No, the time has come for a movement that has finally published a Humash commentary that reflects the theology our masters have taught us to “come out of the closet”. It is past time for us to be, in the prophet Elijah's words, “hopping between two opinions”. If the axiom behind this theological argument is to be accepted, then let us forthrightly admit that we have been misled by the teachers at whose feet we have sat. But if we confess that we do not accept the axiom of biblical infallibility, then let us honor our teachers by abandoning this theological argument, and by no longer permitting ourselves to say, when the matter of gays and lesbians comes up, “What can we do? The Torah is clear on the subject!” Could it perhaps be that critical study itself was given to us precisely so that we would not let the text of the Torah stand as an impediment to the acceptance, fulfilment, and normalization of God's creatures?

=== The Geller, Fine, and Fine dissent ===
Rabbis Myron Geller, Robert Fine, and David Fine wrote a dissent arguing for the complete abolition of strictures against homosexual conduct and explicit recognition of same-sex religious commitment ceremonies on grounds that strictures were no longer socially relevant and religious support was now socially required. The opinion characterized Halakha as

a historically based religious/legal system that reflects the values, ethics and circumstances of the Jewish people at any particular period and whose evolving judgments, including those recorded in Scripture, are expressions of Jewish ideals in a given place and time.

The responsum argued that so regarded, Halakah can and should be updated to reflect changed values and social circumstances as they arise.

== Aftermath of the 2006 decisions ==
The consequences of the decision have been mixed, both in the U.S. and elsewhere.

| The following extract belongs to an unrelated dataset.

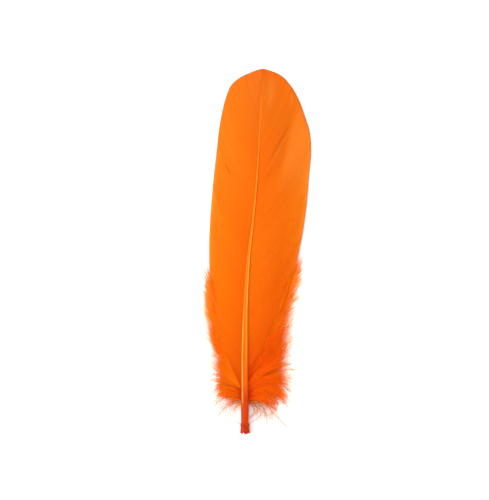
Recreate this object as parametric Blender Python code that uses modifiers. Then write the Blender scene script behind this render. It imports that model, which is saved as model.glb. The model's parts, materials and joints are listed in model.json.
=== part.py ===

On the one hand, four members of the Committee, Rabbis Joel Roth, Leonard Levy, Mayer Rabinowitz, and Joseph Prouser, resigned from the CJLS following adoption of the change. On the other hand, the Ziegler School of Rabbinic Studies of the University of Judaism (now the American Jewish University) in Los Angeles had previously stated that it would immediately begin admitting gay, bisexual, and lesbian students as soon as the law committee passed a policy that sanctions such ordination. The Masorti movements in Argentina and the United Kingdom and the Neologs in Hungary at first indicated that they will not admit or ordain homosexual rabbinical students.

The Masorti Movement's Israeli Seminary also rejected a change in its view of the status of homosexual conduct, stating that "Jewish law has traditionally prohibited homosexuality." However, the Seminary reversed its position in April 2012, when it approved the ordination of gay, bisexual, and lesbian rabbis in Israel.

In June 2012, the American branch of Conservative Judaism formally approved same-sex marriage ceremonies in a 13-0 vote. The British Masorti Movement voted to allow its rabbis to conduct same-sex marriages in 2014. However, each of the 12 Masorti communities will be free to decide, whether they want to conduct same-sex marriage or remain only with heterosexual marriage.

== Rights for LGBTQ Conservative Jews ==
The Torah mentions explicitly two times that an act is prohibited, in Leviticus 18:22 and Leviticus 20:13. While the Biblical Hebrew phrase for the act is obscure and likely an ancient euphemism, a long history of traditional Jewish interpretation agrees that it specifically means "anal sex between men." The prohibition has usually been extended to sexual relations between men in general, and often to sexual acts between women as well, in the history of the Conservative movement and Halacha overall. While they are never discussed directly in Torah, the law has been extended to sexual acts between women based on principles of religious interpretation, or an assumption by some rabbis that the unspecified "sins of the Egyptians" referred to in Lev. 18:3 included sex between women. The 2006 decision ruled on male anal sex in particular, leaving room for interpretation for Jewish lesbian couples.

Progress has been made for same-sex couples in Conservative Judaism; they are now allowed to marry and receive guidance and support. In 2012, the U.S. Conservative movement endorsed gay marriage and provided guidelines for same-sex divorce. While conservative Jewish rabbis may now bless same-sex marriages, men are expected not to have anal sex with each other because of the verses in Leviticus, and the movement recommends that people who do experience heterosexual attraction marry heterosexually (halachic law gives women the right to sexual satisfaction from a husband and men the obligation to have children, if they can). The Torah verses prohibiting anal sex between men complicate the Conservative movement's position on homosexuality because many people confuse the two. In halachic law, the authority of a statement in Torah is higher than the authority of an agreement among rabbis. So it is much simpler for rabbis to change rules made in statements by past rabbis (prohibitions on ordaining gay rabbis or performing gay unions) than it is to issue new decisions about how to interpret statements made in Torah (Lev. 18:22 and 20:13). The Reform movement does not have this problem because Reform rabbis and synagogues do not abide by halachic law. Conservative Judaism also differs from the Reform movement on marriage; because a Jewish religious marriage includes kiddushin, an ancient legal action a man does to acquire a wife, the U.S. Conservative movement offers a new form of contract for same-sex couples, the Covenant of Loving Partners. The Reform movement recognizes same-sex marriages as including kiddushin, and typically alters the ritual to be mutual for both heterosexual and homosexual couples.

Regarding rights, in 2013, the USCJ found these results in Conservative synagogues:

- 80% of Conservative synagogues had membership policies allowing same-sex couples to have a family/household membership
- 60% reported they have members who openly identify as gay, lesbian, bisexual, transgender, or queer
- 14% of synagogues had trained staff on LGBTQ inclusion
- 30% had unisex/non-gendered bathrooms

In Israel, many laws are governed by religious authorities, marriage included in this. Because religious law governs marriage, same-sex couples are not recognized as married by religious law. There are some non-profit organizations: Shoval, Bat Kol, and Havruta devoted to educating religious communities on acceptance of the LGBTQ community in Israeli society. Among secular Israeli society, same-sex couples receive most of the same benefits as heterosexual couples. However, among the religious jurisdiction, same-sex couples cannot legally marry in Israel, barring them from being recognized as married by the religious authorities.